How do “soft” and “hard” work in negotiations? The key to “hard” is full frontal strength, over-muscling your counterpart. That works if you are big enough, but try negotiating the boilerplate in your car lease and see how far you get.
There are two keys to “soft.” Knowing how to yield may mean picking your battles and not making every point a bone of contention, like you have to do when dealing with a difficult two year old. It may mean seeming to acquiesce, in whole or in part. It may even mean asking for more and more explanations, or spending time on ancillary issues. These are all techniques you can use for other reasons in any conversation, but they are also techniques for yielding and neutralizing.

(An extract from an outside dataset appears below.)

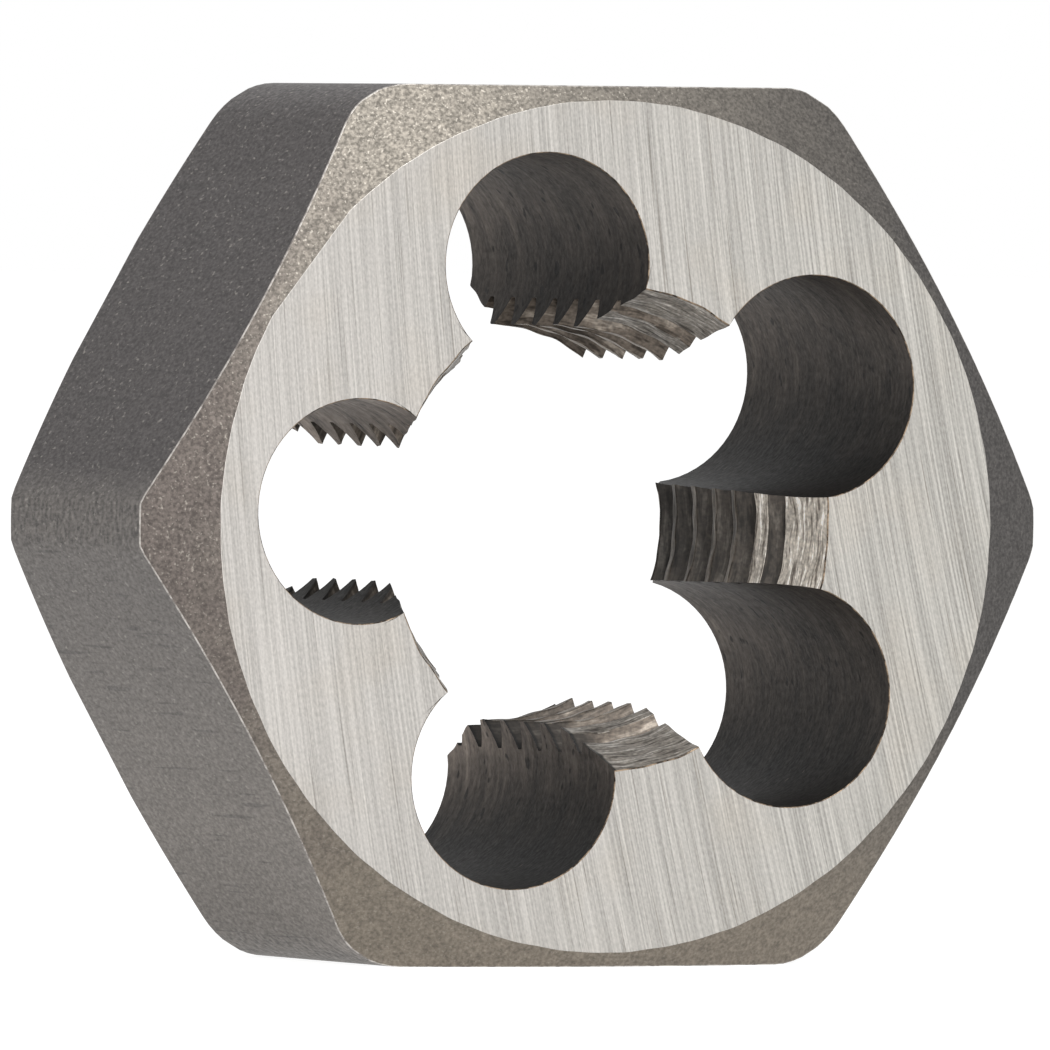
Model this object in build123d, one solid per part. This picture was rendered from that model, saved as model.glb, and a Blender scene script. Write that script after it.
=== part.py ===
"""Hexagonal threading die, one solid steel piece, in millimetres.

The thread axis runs along Y and the front face looks towards -Y. The die stands on one of its
hexagon flats, with +Z up, and the origin is the middle of the thread.
"""

import math
import os

from build123d import *

# Hexagonal blank, 1 in across flats and 7/16 in thick.
across_flats = 25.4
thickness = 11.1125
sides = 6
# The bar's corners are rounded, and then turned down. The relief is measured along the radius,
# from the sharp corner.
corner_rounding = 2.0
corner_relief = 0.373

# Conical chamfers around both faces. The width runs inwards from the turned corners.
front_chamfer_width = 2.02
back_chamfer_width = 1.49
chamfer_angle = 30.5

# Parallel pipe thread of 1/4 in with 19 threads per inch, right-handed.
thread_diameter = 13.157
thread_pitch = 1.337
thread_angle = 55.0
# Flats left at the bottom of the groove and on the tooth crests, as shares of the pitch.
root_flat_share = 0.167
crest_flat_share = 0.167
# Where the groove crosses the front face, counted as the flutes are.
thread_start_angle = 85.0

# Lead-in cones at both ends of the thread, wider than the thread at the face.
front_lead_widening = 0.34
back_lead_widening = 0.27
front_lead_half_angle = 21.0
back_lead_half_angle = 27.0

# Round flutes that run right through and form the cutting edges. Their angle is counted from the
# right-hand corner of the hexagon, anticlockwise as seen from the front.
flute_count = 5
first_flute_angle = 32.4
# Metal left between a flute and the circle that touches the hexagon's flats.
flute_wall = 1.74
# How far a flute reaches inside the tooth crests.
flute_bite = 1.22

# Length by which every cutting tool overruns the blank.
overrun = 1.0

half_side_angle = math.radians(180 / sides)
flat_radius = across_flats / 2
corner_radius = flat_radius / math.cos(half_side_angle) - corner_relief
major_radius = thread_diameter / 2
flank_slope = math.tan(math.radians(thread_angle / 2))
sharp_thread_depth = thread_pitch / (2 * flank_slope)
thread_depth = sharp_thread_depth * (1 - root_flat_share - crest_flat_share)
crest_radius = major_radius - thread_depth
flute_outer_reach = flat_radius - flute_wall
flute_inner_reach = crest_radius - flute_bite
flute_radius = (flute_outer_reach - flute_inner_reach) / 2
flute_circle_radius = (flute_outer_reach + flute_inner_reach) / 2
front = -thickness / 2
back = thickness / 2

# A sketch on this plane has its first axis along the radius and its second along the thread axis.
axial_section = Plane(origin=(0, 0, 0), x_dir=(1, 0, 0), z_dir=(0, 0, 1))
# The die as seen from the front, at the middle of the thread and at the front face.
seen_from_front = Plane(origin=(0, 0, 0), x_dir=(1, 0, 0), z_dir=(0, -1, 0))
front_plane = seen_from_front.offset(-front)


def along_axis(points):
    """Turns a closed outline of (radius, depth) points once around the thread axis."""
    outline = axial_section * make_face(Polyline(*points, close=True))
    return revolve(outline, axis=Axis.Y)


def turned_envelope():
    """The turned corners with the conical chamfer of each face."""
    slope = math.tan(math.radians(chamfer_angle))
    front_circle = corner_radius - front_chamfer_width
    back_circle = corner_radius - back_chamfer_width
    return along_axis(
        [
            (0, front),
            (front_circle, front),
            (corner_radius, front + front_chamfer_width * slope),
            (corner_radius, back - back_chamfer_width * slope),
            (back_circle, back),
            (0, back),
        ]
    )


def hexagonal_blank():
    """The round-cornered hexagon between its two faces, with a flat at the top and the bottom."""
    hexagon = RegularPolygon(flat_radius, sides, major_radius=False)
    rounded = fillet(hexagon.vertices(), corner_rounding)
    bar = extrude(front_plane * rounded, amount=-thickness)
    return bar & turned_envelope()


def bore_with_leads():
    """The bore at the tooth crests, opening into a cone at each face."""
    front_spread = math.tan(math.radians(front_lead_half_angle))
    back_spread = math.tan(math.radians(back_lead_half_angle))
    front_mouth = major_radius + front_lead_widening
    back_mouth = major_radius + back_lead_widening
    front_depth = (front_mouth - crest_radius) / front_spread
    back_depth = (back_mouth - crest_radius) / back_spread
    return along_axis(
        [
            (0, front - overrun),
            (front_mouth + overrun * front_spread, front - overrun),
            (crest_radius, front + front_depth),
            (crest_radius, back - back_depth),
            (back_mouth + overrun * back_spread, back + overrun),
            (0, back + overrun),
        ]
    )


def thread_groove():
    """The V groove of the thread, a helix that a right-hand screw follows."""
    half_root = thread_pitch * root_flat_share / 2
    half_mouth = thread_pitch * (1 - crest_flat_share) / 2
    tail = thread_depth + overrun
    # One spare turn at each end carries the groove clear of the faces.
    length = thickness + 2 * thread_pitch
    path = Helix(pitch=thread_pitch, height=length, radius=major_radius)
    profile_plane = Plane(origin=path @ 0, x_dir=(1, 0, 0), z_dir=(0, 1, 0))
    profile = profile_plane * make_face(
        Polyline(
            (0, -half_root),
            (0, half_root),
            (-thread_depth, half_mouth),
            (-tail, half_mouth),
            (-tail, -half_mouth),
            (-thread_depth, -half_mouth),
            close=True,
        )
    )
    groove = sweep(profile, path=path, is_frenet=True)
    turned = Rot(Z=-thread_start_angle) * Pos(0, 0, -length / 2) * groove
    return Rot(X=-90) * turned


def flutes():
    """The round flutes, evenly spaced around the thread."""
    length = thickness + 2 * overrun
    drill = Cylinder(flute_radius, length)
    spots = PolarLocations(flute_circle_radius, flute_count, first_flute_angle)
    return [seen_from_front * spot * drill for spot in spots]


def threading_die():
    """The whole die."""
    threaded = hexagonal_blank() - bore_with_leads() - thread_groove()
    return threaded - flutes()


if __name__ == "__main__":
    os.makedirs("parts", exist_ok=True)
    export_step(threading_die(), "parts/die_body.step")
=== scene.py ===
"""Looks of a hexagonal threading die that stands on one of its flats.

The die is one closed surface. Its section is a loop that runs down the bore, out over the back
face, along the outside and in over the front face, and the loop is carried once round the thread
axis. Sizes are in millimetres until a mesh is written, and angles count anticlockwise from the
right-hand corner of the hexagon, as seen from the front.
"""

import logging
import math
from dataclasses import dataclass
from enum import Enum

import bpy
import numpy as np
from mathutils import Matrix, Vector


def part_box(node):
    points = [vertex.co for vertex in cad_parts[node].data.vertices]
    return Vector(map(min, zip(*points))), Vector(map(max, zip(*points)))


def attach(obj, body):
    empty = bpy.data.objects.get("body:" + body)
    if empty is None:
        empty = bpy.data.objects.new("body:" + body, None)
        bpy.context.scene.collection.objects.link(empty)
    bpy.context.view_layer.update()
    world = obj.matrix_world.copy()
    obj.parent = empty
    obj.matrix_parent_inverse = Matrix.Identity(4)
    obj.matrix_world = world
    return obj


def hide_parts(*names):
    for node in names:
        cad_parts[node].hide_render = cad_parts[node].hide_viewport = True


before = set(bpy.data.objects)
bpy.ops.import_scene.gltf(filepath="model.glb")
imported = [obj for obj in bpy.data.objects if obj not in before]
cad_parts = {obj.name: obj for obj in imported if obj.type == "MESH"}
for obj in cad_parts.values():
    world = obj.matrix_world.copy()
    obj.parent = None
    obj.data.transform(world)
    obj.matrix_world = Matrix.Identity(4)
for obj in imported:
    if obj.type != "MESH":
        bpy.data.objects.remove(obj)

MM = 0.001
LOG = logging.getLogger("threading_die")
TRACK = "track"
ASIDE = "aside"

FULL_TURN = 2 * math.pi
SIDE_ANGLE = FULL_TURN / 6
HALF_SIDE = SIDE_ANGLE / 2
# How many rows a rounded edge has.
EDGE_ROWS = 3
# How far apart two radii have to be to count as different, along a profile and on a face.
PROFILE_TOLERANCE = 1e-6
FACE_TOLERANCE = 1e-4
# Where most of the values of a noise lie.
USUAL_NOISE = (0.3, 0.7)

Socket = bpy.types.NodeSocket
Triple = tuple[float, float, float]


class Area(Enum):
    """The finishes that a maker would tell apart on the die, in the order of its materials."""

    GROUND = 0
    CHAMFER = 1
    FLAT = 2
    FLUTE = 3
    FLANK = 4
    CREST = 5
    CONE = 6
    RIM = 7
    LIP = 8


def unit(vectors: np.ndarray) -> np.ndarray:
    """Vectors scaled to length one, along the last axis."""
    return vectors / np.linalg.norm(vectors, axis=-1, keepdims=True)


def around(radius: np.ndarray, angle: np.ndarray, depth: np.ndarray) -> np.ndarray:
    """Points from radius, angle and depth: x is r cos(angle), z is r sin(angle), y is the depth."""
    radius, angle, depth = np.broadcast_arrays(radius, angle, depth)
    return np.stack([radius * np.cos(angle), depth, radius * np.sin(angle)], axis=-1)


def from_nearest(angle: np.ndarray, step: float) -> np.ndarray:
    """Angle counted from the nearest whole multiple of step."""
    return (angle + step / 2) % step - step / 2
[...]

The other key is timing. Sometimes when you ask people to explain themselves over and over again because you just do not get what they are saying, they wear themselves out. You can feel them starting to hear their own logical gaps, and then you come in with a counter to move them off their position. When you have circled around an issue for long enough, your counterpart may grow impatient and feel the need to jump into the more difficult issue in an awkward way that sets you up in a better position.
The essence is to pay attention to the gaps. It is traditionally referred to as the old strength being exhausted: your time to strike is the moment between your counterpart’s extension of the old punch and its retraction in preparation for the new. Consider that in the ebb and flow of the conversation.